• Short task:
Emit the exact text of every line from the line with "for node in" to the line with "obj.parent = None", both ends included. No other output is expected.

══ Collected data

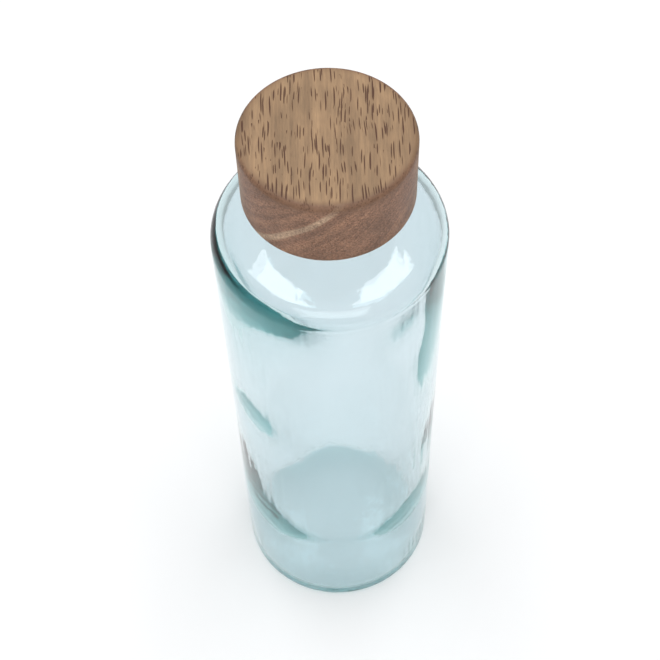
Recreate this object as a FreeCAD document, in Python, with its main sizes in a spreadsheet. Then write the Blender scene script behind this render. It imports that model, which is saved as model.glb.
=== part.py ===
"""Glass water bottle with a push-in acacia lid, as a parametric document.

Millimetres, +Z up. The origin is the centre of the ring that the bottle stands on.

    glass_bottle   one blown piece: base with a shallow punt, straight wall, shoulder, neck and mouth
    lid_head       thick turned disc of acacia that overhangs the neck
    lid_plug       turned peg glued into the underside of the head, with a groove for the seal
    silicone_seal  ribbed sleeve stretched into the groove; its lips grip the bore of the neck
"""

import FreeCAD, Part
import os
import Sketcher

NODES = ("glass_bottle", "lid_head", "lid_plug", "silicone_seal")

# alias, value, what it is
DIMENSIONS = (
    # bottle, outside
    ("body_radius", 37.5, "outside radius of the straight wall"),
    ("shoulder_edge", 210.2, "height where the wall and the shoulder slope would meet"),
    ("shoulder_rise", 4.5, "how much the shoulder climbs from the wall to the neck"),
    ("shoulder_round", 7.5, "radius of the shoulder's outer corner"),
    ("heel_round", 3.0, "radius where the wall turns into the base"),
    ("neck_radius", 16.2, "outside radius of the neck"),
    ("neck_round", 4.5, "radius of the hollow between shoulder and neck"),
    ("mouth_height", 225.7, "height of the rim"),
    ("bead_radius", 18.6, "outside radius of the rolled rim"),
    ("bead_height", 5.6, "height of the rolled rim"),
    ("bead_round", 2.4, "radius of the rim's upper outer edge"),
    ("bead_under_round", 1.5, "radius of the rim's lower outer edge"),
    ("bead_root_round", 0.8, "radius of the hollow under the rim"),
    # bottle, inside
    ("wall", 2.8, "thickness of the straight wall"),
    ("floor_height", 3.8, "height of the inside floor above the table"),
    ("floor_round", 2.4, "radius between the floor and the wall"),
    ("shoulder_wall", 3.3, "thickness of the shoulder, measured upright"),
    ("inner_shoulder_round", 5.2, "inside radius of the shoulder's corner"),
    ("bore_radius", 12.5, "radius of the bore that takes the stopper"),
    ("bore_root_round", 3.0, "radius where the bore opens into the bottle"),
    ("mouth_round", 1.2, "radius of the rim's inner edge"),
    # bottle, underneath
    ("punt_radius", 29.0, "outside radius of the hollow under the base"),
    ("punt_shelf_radius", 22.0, "radius where the hollow flattens"),
    ("punt_shelf", 0.9, "depth of the hollow at that radius"),
    ("punt_depth", 1.4, "depth of the hollow at its centre"),
    ("punt_round", 2.0, "radius of the edge of the hollow"),
    # lid
    ("head_radius", 26.6, "radius of the head"),
    ("head_bottom", 226.0, "height of the underside of the head"),
    ("head_height", 24.7, "thickness of the head"),
    ("head_top_round", 1.8, "radius of the head's upper edge"),
    ("head_bottom_bevel", 0.4, "bevel of the head's lower edge"),
    ("plug_radius", 11.6, "radius of the peg and of the recess it is glued into"),
    ("plug_glued", 8.0, "how far the peg reaches into the head"),
    ("plug_bottom", 212.6, "height of the peg's lower end"),
    ("plug_end_round", 1.0, "radius of the peg's lower edge"),
    # seal
    ("groove_radius", 9.4, "radius of the floor of the groove in the peg"),
    ("groove_bottom", 215.4, "height of the groove's lower edge"),
    ("groove_top", 224.6, "height of the groove's upper edge"),
    ("sleeve_radius", 11.1, "outside radius of the seal between its lips"),
    ("seal_clearance", 0.3, "room between a lip and the glass"),
    ("lip_thickness", 0.9, "thickness of a lip at its tip"),
    ("lip_flare", 0.7, "how much thicker a lip is at its root, on each side"),
)
LIP_COUNT = 3
ABOVE_MOUTH = 10.0
TOLERANCE = 0.05

doc = FreeCAD.newDocument("water_bottle")


def make_sheet():
    """Write the driving dimensions into a spreadsheet, one alias a row."""
    sheet = doc.addObject("Spreadsheet::Sheet", "Sizes")
    for row, (alias, value, meaning) in enumerate(DIMENSIONS, start=1):
        sheet.set("A%d" % row, meaning)
        sheet.set("B%d" % row, str(value))
        sheet.setAlias("B%d" % row, alias)
    doc.recompute()
    return sheet


sheet = make_sheet()


def size(alias):
    """The value of one cell, in millimetres."""
    return float(sheet.get(alias))


def cell(formula):
    """Turn a formula in aliases into one that names the sheet."""
    words = []
    for word in formula.split():
        is_alias = word[0].isalpha()
        words.append("Sizes." + word if is_alias else word)
    return " ".join(words)


def value_of(formula):
    """Work out such a formula in plain numbers, term by term."""
    total = 0.0
    sign = 1.0
    for word in formula.split():
        if word == "+":
            sign = 1.0
        elif word == "-":
            sign = -1.0
        else:
            number = size(word) if word[0].isalpha() else float(word)
            total += sign * number
    return total


def origin_plane(body, role):
    """Find one of the body's own origin planes by its role."""
    for feature in body.Origin.OriginFeatures:
        if feature.Role == role:
            return feature
    raise RuntimeError("no plane " + role)


def half_profile(body, name, outline):
    """Sketch a closed outline on the body's XZ plane.

    outline lists (radius, height) as formulas in the sheet's aliases, and "0" puts
    a corner on the axis or on the table.
    """
    sketch = body.newObject("Sketcher::SketchObject", name)
    sketch.AttachmentSupport = [(origin_plane(body, "XZ_Plane"), "")]
    sketch.MapMode = "FlatFace"
    corners = [FreeCAD.Vector(value_of(r), value_of(z), 0) for r, z in outline]
    count = len(corners)
    for i in range(count):
        sketch.addGeometry(Part.LineSegment(corners[i], corners[(i + 1) % count]), False)
    for i in range(count):
        sketch.addConstraint(Sketcher.Constraint("Coincident", i, 2, (i + 1) % count, 1))
    for i, (radius, height) in enumerate(outline):
        if radius == "0":
            sketch.addConstraint(Sketcher.Constraint("PointOnObject", i, 1, -2))
        else:
            index = sketch.addConstraint(Sketcher.Constraint("DistanceX", -1, 1, i, 1, corners[i].x))
            sketch.setExpression("Constraints[%d]" % index, cell(radius))
        if height == "0":
            sketch.addConstraint(Sketcher.Constraint("PointOnObject", i, 1, -1))
        else:
            index = sketch.addConstraint(Sketcher.Constraint("DistanceY", -1, 1, i, 1, corners[i].y))
            sketch.setExpression("Constraints[%d]" % index, cell(height))
    doc.recompute()
    return sketch


def turned(body, name, outline, kind="Revolution"):
    """Revolve an outline about the Z axis, as material or as a groove."""
    before = body.Shape.Volume if kind == "Groove" else 0.0
    sketch = half_profile(body, name + "_outline", outline)
    feature = body.newObject("PartDesign::" + kind, name)
    feature.Profile = sketch
    feature.ReferenceAxis = (sketch, ["V_Axis"])
    feature.Angle = 360.0
    body.Tip = feature
    doc.recompute()
    if kind == "Groove" and body.Shape.Volume > before - 1.0:
        raise RuntimeError(name + " cut nothing")
    return feature


def ring_edge(feature, radius, height):
    """Name of the feature's circular edge with this radius and height."""
    for number, edge in enumerate(feature.Shape.Edges, start=1):
        curve = edge.Curve
        if not isinstance(curve, Part.Circle):
            continue
        on_axis = abs(curve.Center.x) < TOLERANCE and abs(curve.Center.y) < TOLERANCE
        same = abs(curve.Radius - radius) < TOLERANCE and abs(curve.Center.z - height) < TOLERANCE
        if on_axis and same:
            return "Edge%d" % number
    raise RuntimeError("no edge of radius %.2f at %.2f" % (radius, height))


def dressed(body, name, base, edges, amount, kind="Fillet"):
    """Round or bevel ring edges, given as (radius, height) formulas, by one cell."""
    feature = body.newObject("PartDesign::" + kind, name)
    names = [ring_edge(base, value_of(r), value_of(z)) for r, z in edges]
    feature.Base = (base, names)
    target = "Radius" if kind == "Fillet" else "Size"
    setattr(feature, target, size(amount))
    feature.setExpression(target, cell(amount))
    body.Tip = feature
    doc.recompute()
    if "Invalid" in feature.State:
        raise RuntimeError(name + " could not be made")
    return feature


def new_body(node):
    body = doc.addObject("PartDesign::Body", node)
    body.Label = node
    return body


def make_bottle():
    """One piece of glass: turned outside, hollowed, then every edge softened."""
    body = new_body("glass_bottle")
    neck_foot = "shoulder_edge + shoulder_rise"
    bead_foot = "mouth_height - bead_height"
    outside = turned(body, "outside", (
        ("0", "0"),
        ("body_radius", "0"),
        ("body_radius", "shoulder_edge"),
        ("neck_radius", neck_foot),
        ("neck_radius", bead_foot),
        ("bead_radius", bead_foot),
        ("bead_radius", "mouth_height"),
        ("0", "mouth_height"),
    ))
    step = dressed(body, "heel", outside, [("body_radius", "0")], "heel_round")
    step = dressed(body, "shoulder_corner", step, [("body_radius", "shoulder_edge")], "shoulder_round")
    step = dressed(body, "neck_hollow", step, [("neck_radius", neck_foot)], "neck_round")
    step = dressed(body, "rim_top", step, [("bead_radius", "mouth_height")], "bead_round")
    step = dressed(body, "rim_underside", step, [("bead_radius", bead_foot)], "bead_under_round")
    step = dressed(body, "rim_hollow", step, [("neck_radius", bead_foot)], "bead_root_round")

    inner_corner = "shoulder_edge - shoulder_wall"
    bore_foot = "shoulder_edge + shoulder_rise - shoulder_wall"
    cavity = turned(body, "cavity", (
        ("0", "floor_height"),
        ("body_radius - wall", "floor_height"),
        ("body_radius - wall", inner_corner),
        ("bore_radius", bore_foot),
        ("bore_radius", "mouth_height + %s" % ABOVE_MOUTH),
        ("0", "mouth_height + %s" % ABOVE_MOUTH),
    ), "Groove")
    step = dressed(body, "floor_corner", cavity, [("body_radius - wall", "floor_height")], "floor_round")
    step = dressed(body, "inner_shoulder", step, [("body_radius - wall", inner_corner)],
                   "inner_shoulder_round")
    step = dressed(body, "bore_root", step, [("bore_radius", bore_foot)], "bore_root_round")
    step = dressed(body, "mouth_edge", step, [("bore_radius", "mouth_height")], "mouth_round")

    punt = turned(body, "punt", (
        ("0", "0"),
        ("punt_radius", "0"),
        ("punt_shelf_radius", "punt_shelf"),
        ("0", "punt_depth"),
    ), "Groove")
    dressed(body, "punt_edge", punt, [("punt_radius", "0")], "punt_round")
    return body


def make_head():
    """The disc that the hand grips, with a blind recess for the peg."""
    body = new_body("lid_head")
    top = "head_bottom + head_height"
    disc = turned(body, "disc", (
        ("0", "head_bottom + plug_glued"),
        ("plug_radius", "head_bottom + plug_glued"),
        ("plug_radius", "head_bottom"),
        ("head_radius", "head_bottom"),
        ("head_radius", top),
        ("0", top),
    ))
    step = dressed(body, "top_edge", disc, [("head_radius", top)], "head_top_round")
    dressed(body, "bottom_edge", step, [("head_radius", "head_bottom")], "head_bottom_bevel", "Chamfer")
    return body


def make_plug():
    """The peg, with a groove that keeps the seal from sliding off."""
    body = new_body("lid_plug")
    peg = turned(body, "peg", (
        ("0", "plug_bottom"),
        ("plug_radius", "plug_bottom"),
        ("plug_radius", "groove_bottom"),
        ("groove_radius", "groove_bottom"),
        ("groove_radius", "groove_top"),
        ("plug_radius", "groove_top"),
        ("plug_radius", "head_bottom + plug_glued"),
        ("0", "head_bottom + plug_glued"),
    ))
    dressed(body, "lower_edge", peg, [("plug_radius", "plug_bottom")], "plug_end_round")
    return body


def make_seal():
    """A silicone sleeve whose lips share the groove's height evenly."""
    body = new_body("silicone_seal")
    lip_radius = "bore_radius - seal_clearance"
    outline = [("groove_radius", "groove_bottom"), ("sleeve_radius", "groove_bottom")]
    spacing = (size("groove_top") - size("groove_bottom")) / LIP_COUNT
    for i in range(LIP_COUNT):
        middle = "groove_bottom + %.4f" % (spacing * (i + 0.5))
        half_tip = "%.4f" % (size("lip_thickness") / 2)
        outline += [
            ("sleeve_radius", "%s - %s - lip_flare" % (middle, half_tip)),
            (lip_radius, "%s - %s" % (middle, half_tip)),
            (lip_radius, "%s + %s" % (middle, half_tip)),
            ("sleeve_radius", "%s + %s + lip_flare" % (middle, half_tip)),
        ]
    outline += [("sleeve_radius", "groove_top"), ("groove_radius", "groove_top")]
    turned(body, "sleeve", outline)
    return body


def check_document():
    """Stop on any failed feature, before anything is written."""
    for item in doc.Objects:
        if "Invalid" in item.State or "Error" in item.State:
            raise RuntimeError("%s failed: %s" % (item.Name, item.State))


def write_parts(bodies):
    os.makedirs("parts", exist_ok=True)
    for body in bodies:
        shape = body.Shape
        if shape.isNull() or not shape.isValid() or len(shape.Solids) != 1:
            raise RuntimeError(body.Label + " is not one valid solid")
    for body in bodies:
        body.Shape.exportStep("parts/%s.step" % body.Label)
        box = body.Shape.optimalBoundingBox(False, False)
        print("%-14s %9.1f mm3  r %.2f  z %.2f to %.2f"
              % (body.Label, body.Shape.Volume, box.XMax, box.ZMin, box.ZMax))


bodies = [make_bottle(), make_head(), make_plug(), make_seal()]
doc.recompute()
check_document()
if tuple(body.Label for body in bodies) != NODES:
    raise RuntimeError("the nodes are not the ones listed")
write_parts(bodies)
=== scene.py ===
# %% [markdown]
# # A glass water bottle with a turned wooden lid
#
# The bottle is one blown piece of pale blue-green glass. Its lid is a thick disc of oiled acacia
# with a short peg under it, and a silicone seal round the peg grips the neck. This script models
# the glass and the head of the lid round a measured frame, keeps the frame's own peg and seal,
# gives all four pieces their finish, and lights them on a pale floor.

# %% Load the frame
import math

import bpy
from mathutils import Matrix, Vector, noise


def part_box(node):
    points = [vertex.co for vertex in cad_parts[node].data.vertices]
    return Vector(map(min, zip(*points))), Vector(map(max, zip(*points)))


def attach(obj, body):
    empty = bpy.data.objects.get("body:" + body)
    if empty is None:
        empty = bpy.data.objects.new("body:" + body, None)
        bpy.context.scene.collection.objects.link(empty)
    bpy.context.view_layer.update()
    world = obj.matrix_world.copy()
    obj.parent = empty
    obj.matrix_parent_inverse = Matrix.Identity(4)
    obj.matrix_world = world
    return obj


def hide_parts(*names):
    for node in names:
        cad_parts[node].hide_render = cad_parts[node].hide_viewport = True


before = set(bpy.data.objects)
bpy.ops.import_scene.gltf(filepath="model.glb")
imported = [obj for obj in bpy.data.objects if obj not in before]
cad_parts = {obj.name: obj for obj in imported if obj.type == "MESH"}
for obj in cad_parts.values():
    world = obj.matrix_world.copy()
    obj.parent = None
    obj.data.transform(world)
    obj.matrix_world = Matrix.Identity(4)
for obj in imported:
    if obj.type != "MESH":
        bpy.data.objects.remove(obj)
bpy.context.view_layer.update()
MM = 0.001
print("frame nodes:", sorted(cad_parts))

# %% [markdown]
# ## The camera
#
# The camera looks from in front and well above, so that the top of the lid and the whole shoulder
# show. A long lens from half a metre keeps the sides of the bottle nearly parallel, but the base
# still comes out narrower than the shoulder because it is further away. The camera is also rolled
# very slightly. It is made first because every later choice is judged through it.

# %% Place the camera
AIM_HEIGHT = 105.8 * MM
CAMERA_DISTANCE = 549.3 * MM
LOOKING_DOWN = math.radians(59.69)
CAMERA_ROLL = math.radians(-1.69)
LENS_MM = 80.8
SENSOR_MM = 36.0
SHIFT_RIGHT = -0.0067
SHIFT_UP = 0.0914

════

• Exercise solution:
    for node in names:
        cad_parts[node].hide_render = cad_parts[node].hide_viewport = True


before = set(bpy.data.objects)
bpy.ops.import_scene.gltf(filepath="model.glb")
imported = [obj for obj in bpy.data.objects if obj not in before]
cad_parts = {obj.name: obj for obj in imported if obj.type == "MESH"}
for obj in cad_parts.values():
    world = obj.matrix_world.copy()
    obj.parent = None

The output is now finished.